The bilingual online sales approach starkly contrasts with other live-streaming rooms where hosts can be seen excitedly presenting products and urging people on with a direct sales pitch to make an immediate purchase. In the New Oriental's live-streaming studio, the hosts would chat about life, poetry, and philosophy and even recite some of Shakespeare's sonnets while introducing the goods.

"I like the way they promoted products. It's calm and educational," said He Yunyi, who partook in one of the live-streaming sessions as a viewer. "The wide knowledge reserve of the hosts has made them the 'top ceiling' for live streamers," she added.

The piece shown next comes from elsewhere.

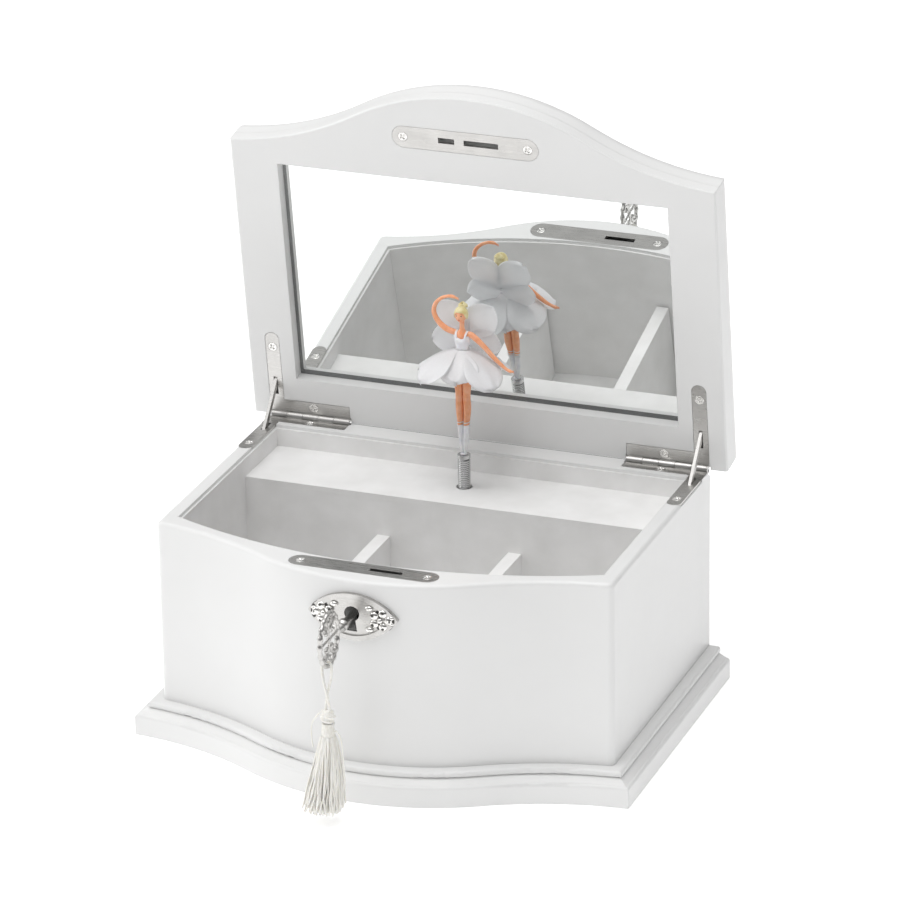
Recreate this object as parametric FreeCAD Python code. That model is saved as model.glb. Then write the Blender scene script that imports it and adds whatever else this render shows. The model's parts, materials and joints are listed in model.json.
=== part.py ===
import FreeCAD, Part
import math
import os

# Ballerina jewellery box. Millimetres. +X is the box's right, -Y its bowed front, +Z up.
# The origin is on the floor, under the middle of the straight-sided part of the box.
# The lid is shaped closed and then opened by OPEN_ANGLE, which is the rest pose.

V = FreeCAD.Vector
X_AXIS = V(1, 0, 0)
Y_AXIS = V(0, 1, 0)
Z_AXIS = V(0, 0, 1)

# Case
BODY_HALF_W = 105.0
BACK_Y = 65.5
RIM_Z = 99.5
SIDE_WALL = 7.0
BACK_WALL = 11.5
LINER = 1.0
EDGE_ROUND = 2.0
CORNER_ROUND = 3.0
PANEL_FOOT = 0.6
BOTTOM_Z0 = 17.0
BOTTOM_Z1 = 20.0
FLOOR_Z = BOTTOM_Z1 + LINER

# Bowed front: one round crest between two hollows, drawn for the case and offset elsewhere
CREST_R = 100.5
HOLLOW_R = 149.0
BOW_TURN = math.radians(29.5)
CREST_Y = -97.5
CREST_CENTRE_Y = CREST_Y + CREST_R
HOLLOW_X = (CREST_R + HOLLOW_R) * math.sin(BOW_TURN)
HOLLOW_Y = CREST_CENTRE_Y - (CREST_R + HOLLOW_R) * math.cos(BOW_TURN)
# Inside of the front: a single shallow arc
INNER_R = 240.7
INNER_CENTRE_Y = 162.2
INNER_CORNER_Y = INNER_CENTRE_Y - math.sqrt(INNER_R ** 2 - (BODY_HALF_W - SIDE_WALL) ** 2)

# Plinth moulding
PLINTH_OUT = 9.7
PLINTH_FACE_Z = 8.2
SHOULDER_Z = 9.6
COVE_Z = 11.6
BEAD_OUT = 5.2
BEAD_Z = 14.6

# Tray and music platform
DIVIDER_X = 31.0
DIVIDER_T = 6.0
DIVIDER_Z = 70.0
RISER_Y = 15.0
RISER_T = 2.0
PLATFORM_Z = 89.6
PLATFORM_T = 3.0

# Lid, closed
LID_OUT = 8.0
LID_Z = 99.9
FRAME_T = 6.0
TOP_T = 14.5
TOP_ROUND = 9.0
OPEN_ANGLE = 82.0
APERTURE_HALF_W = 91.0
APERTURE_Y0 = -63.4
APERTURE_Y1 = 45.9
MIRROR_LAP = 4.8
MIRROR_T = 2.0
BACKING_T = 1.0

# Stay hinges
PIN_Y = BACK_Y
PIN_Z = 99.7
LEAF_T = 1.2
LEAF_X0 = 66.2
LEAF_X1 = 104.6
LIMB_W = 6.6
LIMB_REACH = 42.2
BAR_REACH = 8.0
LEAF_BACK = 2.35
KNUCKLE_R = 2.0
KNUCKLE_L = 7.6
KNUCKLE_COUNT = 5
KNUCKLE_GAP = 0.15
HINGE_PIN_R = 0.9
HINGE_BORE_R = 0.95
COVE_R = 2.6
STAY_X = 101.3
STAY_OUT = 12.15
STAY_T = 1.4
STAY_W = 2.6
STAY_NECK = 14.1
STAY_TIP = 15.6
STAY_HEAD_W = 3.8
SLOT_NEAR = 10.5
SLOT_FAR = 19.4
SLOT_W = 1.8
POCKET_NEAR = 10.1
POCKET_FAR = 21.3
POCKET_DEPTH = 16.2
POCKET_W = 4.5

# Screws
HEAD_R = 2.2
HEAD_T = 0.6
HEAD_SLACK = 0.05
CROSS_HALF_L = 1.3
CROSS_HALF_W = 0.25
CROSS_DEEP = 0.4
SHANK_R = 1.0
SHANK_L = 8.0

# Lock
LOCK_X = -1.0
LOCK_Y = -84.0
LOCK_PLATE_HALF_L = 34.0
LOCK_PLATE_W = 10.4
LOCK_PLATE_T = 1.5
LOCK_SCREW_X = 29.0
CASE_SLOT = (2.0, 16.6)
STRIKE_LONG_SLOT = (-1.6, 14.4)
STRIKE_SHORT_SLOT = (-13.5, -6.0)
LOCK_SLOT_W = 2.6
LOCK_BOX_X = (-14.0, 20.0)
LOCK_BOX_Y = (-88.0, -80.5)
LOCK_BOX_Z = (73.0, 98.0)
LOCK_WALL = 0.8
HOOK_X = 2.3
HOOK_Z = 91.5
HOOK_IN_R = 11.5
HOOK_OUT_R = 14.0
HOOK_T = 2.2
HOOK_TIP = 27.0
HOOK_TAIL = -71.0
HOOK_PIN_R = 1.5

# Key and tassel
KEY_Z = 84.0
KEY_SHANK_R = 1.6
KEY_TIP_Y = -85.4
KEY_COLLAR_Y = -109.0
KEY_COLLAR_R = 2.6
KEY_COLLAR_T = 2.8
BIT_Y = (-87.0, -85.4)
BIT_R = 5.4
BIT_T = 1.6
BOW_Y = -125.0
BOW_HALF_L = 9.9
BOW_HALF_H = 11.6
BOW_WIRE_R = 1.15
SCROLL_R = 3.6
SCROLL_WIRE_R = 0.8
SCROLL_RISE = 4.4
SCROLL_BACK = 1.0
SPINE_R = 0.9
ESCUTCHEON_Z = 83.4
ESCUTCHEON_HALF_L = 20.5
ESCUTCHEON_HALF_H = 10.7
ESCUTCHEON_T = 2.0
KEYHOLE_Z = 84.7
KEYHOLE_R = 3.4
KEYHOLE_DROP = 8.0
CORD_R = 0.6
CORD_END_Z = 52.6
TASSEL_Y = BOW_Y - 3.0
TASSEL_HEAD_R = 3.2
TASSEL_CAP_R = 1.7
TASSEL_BAND_R = 2.8
TASSEL_BAND_LAP = 0.6
TASSEL_SKIRT_Z = 40.6
TASSEL_FOOT_Z = 1.5
TASSEL_TOP_R = 3.4
TASSEL_FOOT_R = 9.6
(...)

"Selling products in two languages is a significant transformation for New Oriental," said Yu in a video he posted online. "They have changed from being teachers to being live-streaming hosts, which has attracted public attention and recognition, all thanks to consumers' tolerance and support."

Although various kinds of social e-commerce categories are trendy in China, the New Oriental's bilingual live-streaming strategy combines education, e-commerce, and live streaming has hit the sweet spot with Chinese netizens who like to learn something while being entertained and perhaps also buying something.

"Online shopping has never been more educational," one viewer commented. "When I was a kid, I took your class, and now I bought your products," another wrote.

On June 10, when Dong first wowed Chinese social media with his English-language sales promotion show, the company's live-streaming account garnered over 680,000 followers. As of June 27, the account has accumulated nearly 20 million followers.

Since June 10, New Oriental's live-streaming platform sales have surpassed 680 million yuan, nearly twelves times higher than the sales from the previous two months, according to data from live-streaming tracking platform Huitun. Now, New Oriental's Dongfang Zhenxuan, literally Oriental's Selection, is one of the highest cash-earning live streaming studios on Douyin, a domestic video-sharing platform in China known internationally as Tiktok.

The stellar performance of the company in the stock market can also testify to the popularity of its new bilingual online sales approach. After the company's new strategy went viral, New Oriental Education & Technology Group staged a shock turnaround with a dramatic upsurge in its stock over many consecutive days, amid hopes that a new live-streaming strategy might salvage some of its diminished business prospects.

As one of the largest private education providers in China, the company has been hit hard by China's "double reduction" policy introduced in July 2021 aimed at easing the burden of excessive homework on Chinese youngsters and the consequent bans on off-campus subject-based curriculum tutoring for young students, with its shares having plunged and with tens of thousands of its staff having been laid off.

Facing these sweeping regulations, the company tried to keep its head above water by exploring new market ideas and pivoting to sectors unaffected by the new rules. Venturing into selling agricultural products online via live streaming is one of the self-saving approaches that the company has pursued.

"It is revolutionary for the current live-streaming industry. The growth potential could be expected," said Cai Jiaojiao, an industry insider who has worked in the live-streaming sector for five years.